Drawing Inspiration from Eugene Delacroix’s Journal
As I’m going to be in Paris any day now - and will be when I publish this post - it’s worthwhile for me to reflect, or restate some of the sayings that stood out to me, so far, as I’m re-reading his Journal.
“….It has occurred to me that artists who have a succiently vigorous style are most to be excused from exact imitation, Michelangelo, for example. When they reached certain point, they more than make up in independence and audacity for what the lose in literal truth”   Paris, Friday, 25th of January 1850  Page 113
I’m thinking Van Gogh, actually. Or Manet, or pretty much any of the painters that came after Delacroix - doubt any of them were all that concerned that much with the literal appearance of the subject, motif, etc. Â
And yet…
“…When one is beginning to work out the scale of a picture it would be a good idea to settle on some light object in which the tones and value where exactly taken from nature, a handkerchief, for instance, or a piece of material.” Ciceri advised me to this some years ago.” Friday, February 8th, 1850, page 114.
Art is a paradox - don’t copy nature literally - but then again, copy some part of it literally so as to base the rest, which will be, mostly from inspiration and imagination.
“..I went with Meissonier to his studio to see his drawing of the Barricade. It is horribly realistic, but although you cannot deny its accuracy, it does perhaps lack that indefinable quality which makes a work of art out of an odious subject. The same thing applies to his studies from nature, which are even colder than his compositions, yet he draws with a pencil that Watteau might have used for his coquettes and his delightful figures of shepherds. But in spite of this, immense ability! It is consoling and edifying to me to notice more and more the truth of what Cogniet said last year, when he saw my Man devoured by the Lion hanging beside some of Mlle Bonheur’s cows; namely that there is more in painting than accuracy and an exact representation of the model.” March 5th, 1849, page 94.
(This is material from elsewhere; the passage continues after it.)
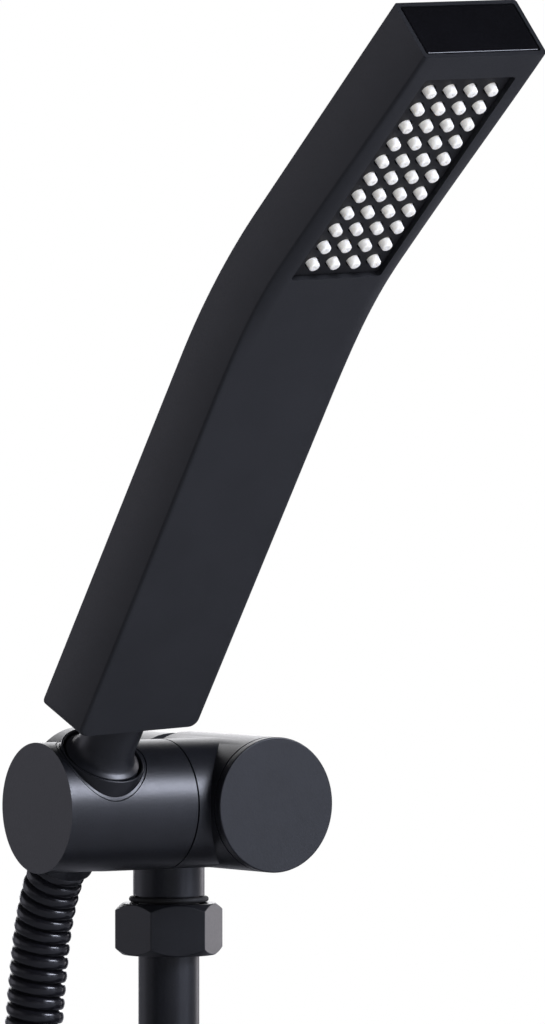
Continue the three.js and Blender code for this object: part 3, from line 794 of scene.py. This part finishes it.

It’s kinda hard to even take that excerpt from Delacroix’s journal in terms of today - we’re so far away, overall, from anything directly representational, as a requirement.  But the other parts make a lot of sense today - the thing that makes an object into Art is indefinable - but yet felt, by those that have eyes to see it.
And it’s also interesting that a painting by Meissonier is here, at the Brooklyn Museum of Art - as exact and lifeless today, as it was in 1849, or whenever it was painted. I don’t think artists go out of their way to study Meissonier - why would they? There’s nothing in it for them - nothing that speaks to a person today, unless your looking just for a representation of a battle - and then a photograph or online video will do as well.
“The craft of the painter is the most difficult of all and it takes the longest to learn. Like composing, painting requires erudition, but it also requires execution, like playing the violin.”
It’s hard to relate to that kind of statement today - since almost all painters are self taught, in a way. However, then next entry in his Journal clarifies the meaning in a way that does relate today:
“…I can distinguish poets and prose writers among painters. the rhyme, the restraints imposed by the metre, the form that is indispensable to poetry and gives it so much vigour, are like the inner symmetry in a picture, the studies, yet inspired rhythm that governs the junction or separation of lines and spaces, the echoing notes of colour, etc. It would be easy to demonstrate this thesis, were it not that more active faculties and keener sensibilities are needed to distinguish errors, discords and misstatements among lines and colours, than to discover that a rhyme is faulty, or a hemstitch clumsily or wrongly put together. But the beauty of poetry does not depend on the exact obedience to laws, whose neglect is obvious to the most ignorant. It lies in a thousand harmonies and subtle arrangements of words and sounds which give to poetry it’s power and appeal directly to the imagination, just as in painting, the imagination is affected by a happy selection of forms and a proper understanding of their relationship one to another. ” September 19th 1849, page 85
I think the craft of the painter lies in the ability to sense what can not be verbalized and make of it images that express, directly to the soul, though a technique the artist evolves for themselves - no one can teach it - not really. Technique, yes, the ability to communicate to the soul - no- it can’t be taught - at least, not by conventional methods, at any rate.
And that’s it for posts that I’ve done before the Paris Trip - hopefully I’ll have enough time and opportunity to post a great deal while I’m traveling.